Colorado’s First In-N-Out Locations Drew 14-Hour Lines
The first drive-thru customer at the Colorado Springs location reportedly waited over 60 hours to hold his spot.
Plenty of fast-food brands say their grub is “craveable.” But if you really want to know how devoted their following is, look at demand when a new location opens. On Friday, the beloved California burger chain In-N-Out opened its first two restaurants in Colorado, and at one point, wait times for classic items like a Double-Double were reportedly up to 14 hours long.
After 72 years of business, In-N-Out made its long-awaited debut in its seventh state last week, fulfilling years of rumors that the burger chain would land in Colorado by opening locations in Colorado Springs and the Denver suburb of Aurora. (The other six states are California, Arizona, Nevada, Oregon, Texas, and Utah.) By Friday evening, The Denver Post reported that the Aurora Police Department had said wait times had maxed out at 14 hours—despite the fact that the department had tweeted a warning about long lines.
“In-n-Out burger is now at a TWELVE HOUR WAIT,” Aurora PD tweeted around midday. “I repeat TWELVE HOURS. Traffic is still significantly impacted in the area surrounding the mall.
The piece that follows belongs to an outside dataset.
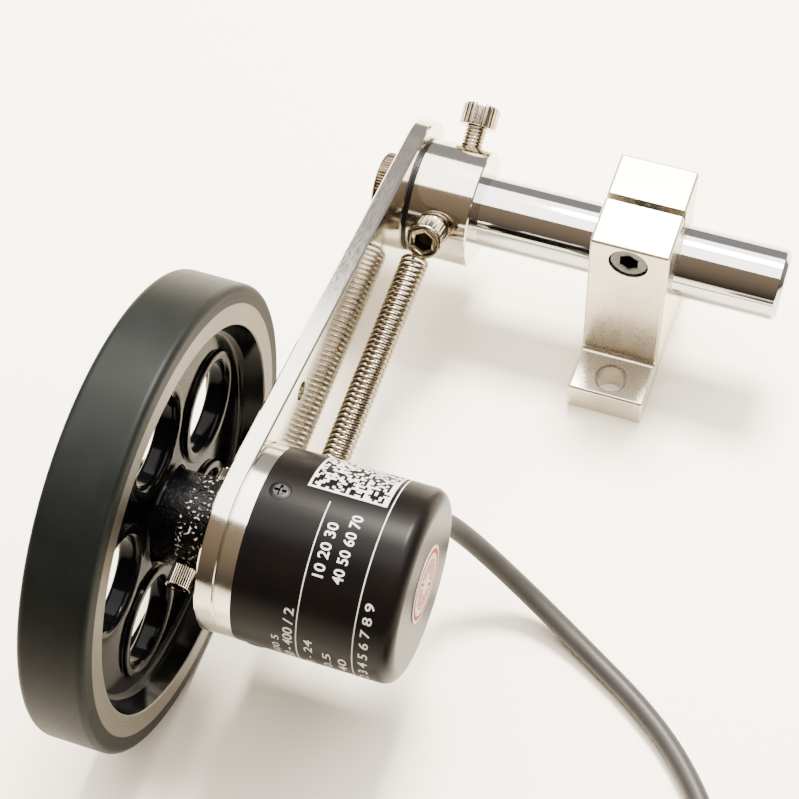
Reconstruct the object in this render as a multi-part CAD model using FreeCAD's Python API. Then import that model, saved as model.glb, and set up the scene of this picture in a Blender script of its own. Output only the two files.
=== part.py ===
import FreeCAD, Part
import math
import os

# Cable length counter: a rubber-tyred measuring wheel on a rotary encoder, carried by a sprung
# swing arm on a round shaft that a split block clamps.  Millimetres, +Z up.
# Origin: centre of the block's base face.  +X runs along the shaft away from the wheel,
# -Y runs along the arm from the pivot to the wheel.  The wheel and the block stand on z = 0.

Vec = FreeCAD.Vector
AXIS_X = Vec(1, 0, 0)
AXIS_Y = Vec(0, 1, 0)
AXIS_Z = Vec(0, 0, 1)

# Split shaft support block
block_length = 17.6
block_width = 25.0
block_height = 48.0
base_width = 48.0
lug_height = 7.5
shaft_drop = 16.0
bolt_inset = 5.0
bolt_hole_dia = 6.6
bolt_hole_chamfer = 0.4
slot_front = 0.6
slot_back = 1.2
block_edge_radius = 0.7
lug_root_radius = 1.2
clamp_screw_drop = 5.1
clamp_counterbore_depth = 5.4
clamp_counterbore_clear = 0.15
clamp_screw_length = 16.0

# M5 socket screws
m5_shank_dia = 5.0
m5_head_dia = 8.5
m5_head_height = 5.0
m5_socket = 4.0
m5_socket_depth = 2.6
screw_edge = 0.35

# Clamped shaft
shaft_dia = 16.0
shaft_end_x = 32.5
shaft_chamfer = 1.0
shaft_slip = 0.03

# Pivot collar on the shaft's end
collar_dia = 26.5
collar_face_x = -36.8
collar_length = 14.0
collar_bore_depth = 10.2
collar_edge = 0.3
lock_screw_x = -43.0
lock_screw_angle = 30.0
lock_screw_reach = 22.8
anchor_screw_x = -44.3
anchor_screw_angle = 25.0
anchor_screw_reach = 20.8
tip_gap = 0.12

# Pivot bolt, its bush and the washer between collar and arm
washer_thickness = 0.4
washer_dia = 26.0
face_gap = 0.05
bolt_head_dia = 15.2
bolt_head_height = 5.7
bolt_shoulder_dia = 10.0
bolt_thread_dia = 8.0
bolt_thread_length = 3.4
bolt_socket = 6.0
bolt_socket_depth = 2.8
bush_wall = 2.0
running_gap = 0.03

# Swing arm
arm_length = 103.0
arm_thickness = 4.0
arm_pivot_radius = 16.8
arm_edge = 0.35
post_hub_gap = 8.5
post_offset = 13.5

# Spring post, an M4 cheese-head screw in the arm
post_dia = 4.0
post_head_dia = 7.0
post_head_height = 2.6
post_head_gap = 1.3
post_slot_width = 1.0
post_slot_depth = 1.2

# Extension spring
wire_dia = 0.8
spring_mid_dia = 5.6
spring_x = -46.4
spring_top_reach = 18.6
spring_top_angle = 3.2
spring_turns = 41
hook_clear = 0.15
hook_seat = 1.05
hook_neck = 5.5
lower_hook_run = 4.6

# Measuring wheel: one turn measures the girth
wheel_girth = 300.0
wheel_width = 13.5
wheel_face_x = -64.4
tyre_thickness = 3.75
tyre_shoulder = 1.4
rim_thickness = 4.4
rim_draft = 1.6
web_depth = 5.1
web_thickness = 3.0
web_hole_dia = 18.4
web_hole_pitch_radius = 23.5
web_hole_count = 5
web_hole_start = 24.0
lip_width = 2.6
lip_height = 0.9
lip_edge_radius = 0.8
lip_mouth_radius = 1.4
hub_dia = 19.0
hub_end_x = -57.0
hub_back_inset = 1.5
hub_edge = 0.6
hub_screw_x = -61.4
hub_screw_start = -7.0
hub_screw_step = 202.0
hub_screw_stand = 0.3
hub_screw_head_dia = 5.2
hub_screw_head_height = 4.2
hub_screw_socket = 2.5
hub_screw_socket_depth = 1.6
m3_shank_dia = 3.0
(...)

They will close before you get to the window most likely. Meanwhile many other local eateries do not have a wait hint hint.”
Despite the extreme lines, Aurora PD said they were prepared for the event, devising a traffic plan in advance. And according to police spokeswoman Crystal McCoy, everything went fine. “There’s been absolutely no problems,” she told The Denver Post. “We haven’t had any issues at all.”
Lines at the Colorado Springs location weren’t quite as bad, with the Colorado Springs Gazette writing that customers said wait times were around four hours. That would seem to match up with In-N-Out’s own estimates. A company spokesperson told Nation’s Restaurant News that, on average at both locations, Friday’s wait times were about three and half hours for carryout and nine hours at the drive thru. Dine-in was not available at either restaurant.
However, the Gazette did track down one customer who had a significantly longer wait time: Former California resident Ken Vizzini was reportedly the very first person in the drive-thru at the new Colorado Springs location. He’d been living in his pickup truck since claiming that spot at about 8:30 p.m. Tuesday evening … over 60 hours before the restaurant opened at 10 a.m. on Friday. Talk about a craving.